### Do this
Reproduce the material in full, exactly as written.

_ _ _ _

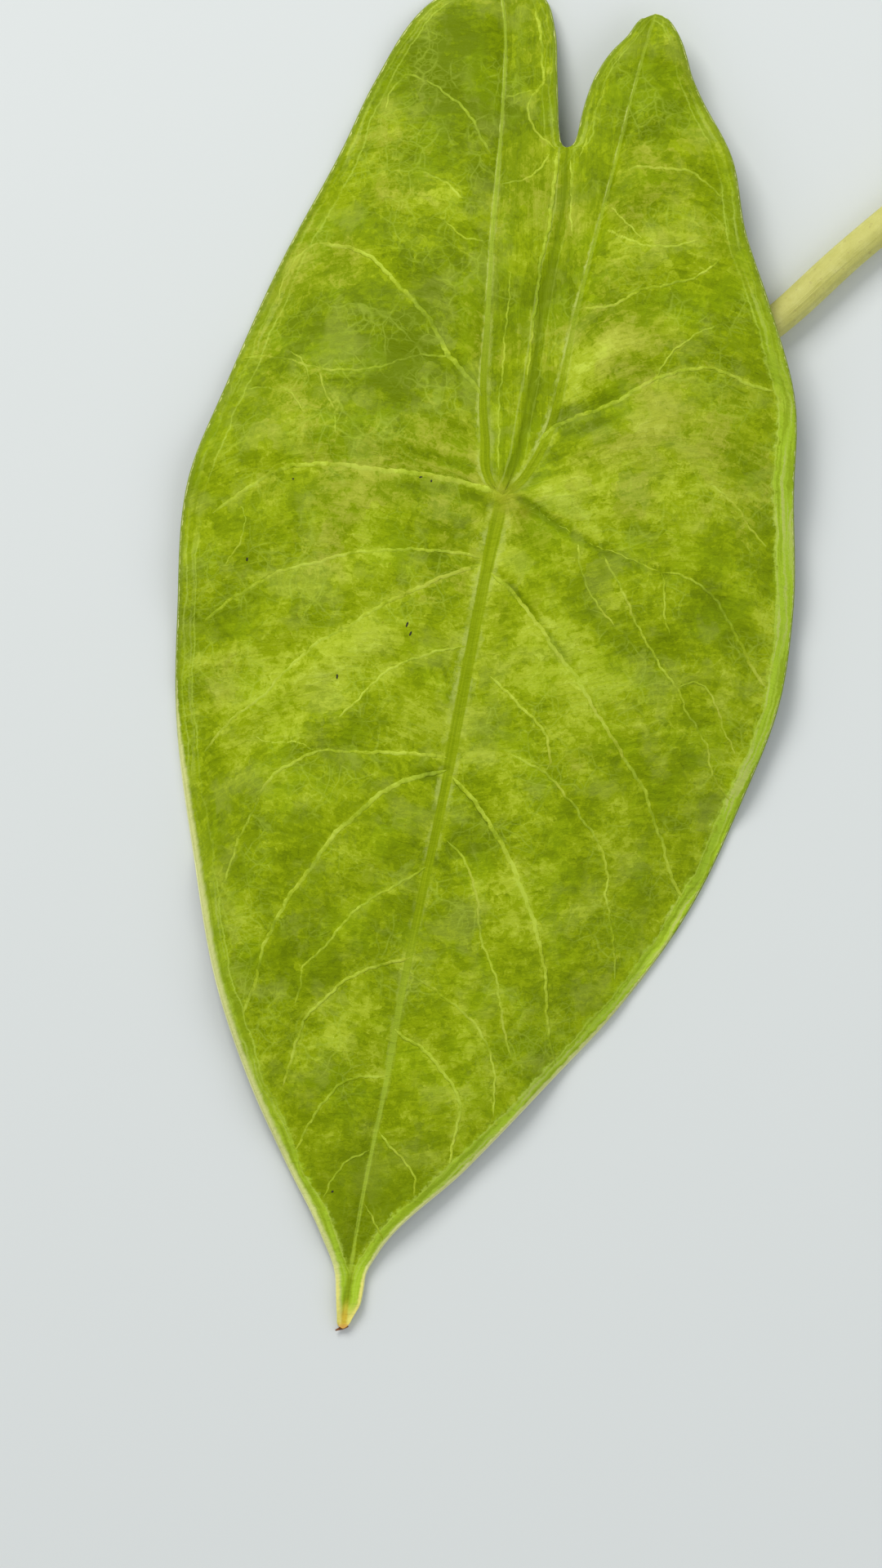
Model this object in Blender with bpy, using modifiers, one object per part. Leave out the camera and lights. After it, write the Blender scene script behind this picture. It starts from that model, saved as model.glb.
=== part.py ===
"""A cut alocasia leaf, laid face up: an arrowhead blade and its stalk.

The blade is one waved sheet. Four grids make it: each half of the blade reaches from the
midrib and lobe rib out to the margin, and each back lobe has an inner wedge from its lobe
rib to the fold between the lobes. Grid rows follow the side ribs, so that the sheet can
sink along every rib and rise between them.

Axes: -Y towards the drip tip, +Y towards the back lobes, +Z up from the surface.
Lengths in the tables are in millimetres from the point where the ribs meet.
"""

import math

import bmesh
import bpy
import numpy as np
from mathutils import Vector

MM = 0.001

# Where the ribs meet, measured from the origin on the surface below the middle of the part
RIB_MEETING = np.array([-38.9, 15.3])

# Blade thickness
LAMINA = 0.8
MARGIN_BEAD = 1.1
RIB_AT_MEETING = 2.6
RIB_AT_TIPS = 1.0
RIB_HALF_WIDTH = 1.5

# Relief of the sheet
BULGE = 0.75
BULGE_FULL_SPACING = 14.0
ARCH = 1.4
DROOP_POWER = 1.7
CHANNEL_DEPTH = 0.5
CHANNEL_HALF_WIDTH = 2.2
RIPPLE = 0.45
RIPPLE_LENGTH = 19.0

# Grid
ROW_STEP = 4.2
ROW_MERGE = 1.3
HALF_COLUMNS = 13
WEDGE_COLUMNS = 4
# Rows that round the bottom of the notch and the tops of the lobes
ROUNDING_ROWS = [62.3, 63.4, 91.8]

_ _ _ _

### Correct response
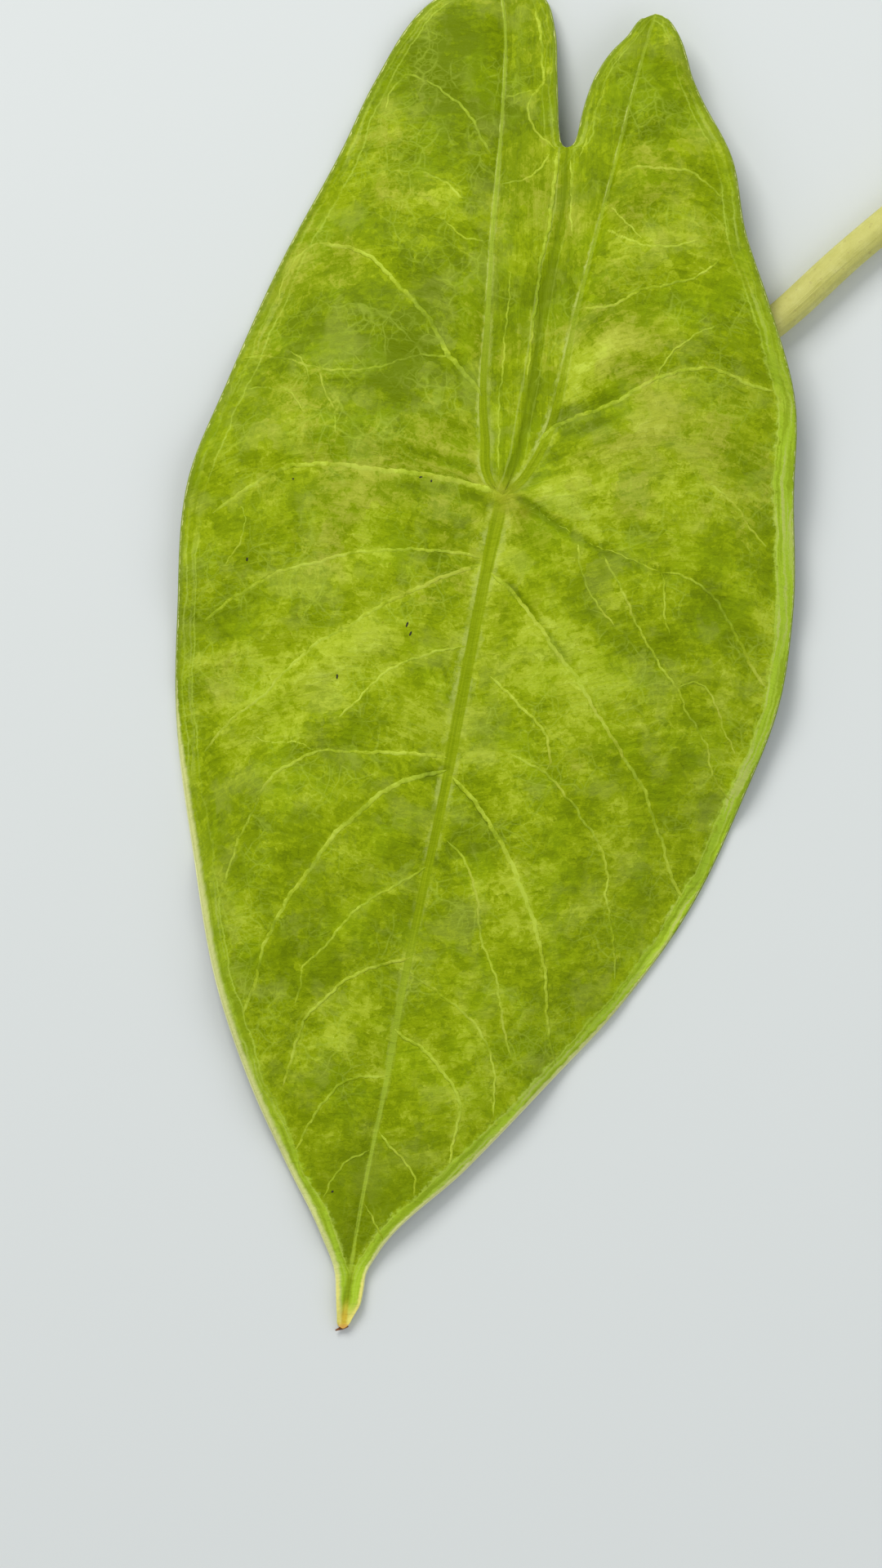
Model this object in Blender with bpy, using modifiers, one object per part. Leave out the camera and lights. After it, write the Blender scene script behind this picture. It starts from that model, saved as model.glb.
=== part.py ===
"""A cut alocasia leaf, laid face up: an arrowhead blade and its stalk.

The blade is one waved sheet. Four grids make it: each half of the blade reaches from the
midrib and lobe rib out to the margin, and each back lobe has an inner wedge from its lobe
rib to the fold between the lobes. Grid rows follow the side ribs, so that the sheet can
sink along every rib and rise between them.

Axes: -Y towards the drip tip, +Y towards the back lobes, +Z up from the surface.
Lengths in the tables are in millimetres from the point where the ribs meet.
"""

import math

import bmesh
import bpy
import numpy as np
from mathutils import Vector

MM = 0.001

# Where the ribs meet, measured from the origin on the surface below the middle of the part
RIB_MEETING = np.array([-38.9, 15.3])

# Blade thickness
LAMINA = 0.8
MARGIN_BEAD = 1.1
RIB_AT_MEETING = 2.6
RIB_AT_TIPS = 1.0
RIB_HALF_WIDTH = 1.5

# Relief of the sheet
BULGE = 0.75
BULGE_FULL_SPACING = 14.0
ARCH = 1.4
DROOP_POWER = 1.7
CHANNEL_DEPTH = 0.5
CHANNEL_HALF_WIDTH = 2.2
RIPPLE = 0.45
RIPPLE_LENGTH = 19.0

# Grid
ROW_STEP = 4.2
ROW_MERGE = 1.3
HALF_COLUMNS = 13
WEDGE_COLUMNS = 4
# Rows that round the bottom of the notch and the tops of the lobes
ROUNDING_ROWS = [62.3, 63.4, 91.8]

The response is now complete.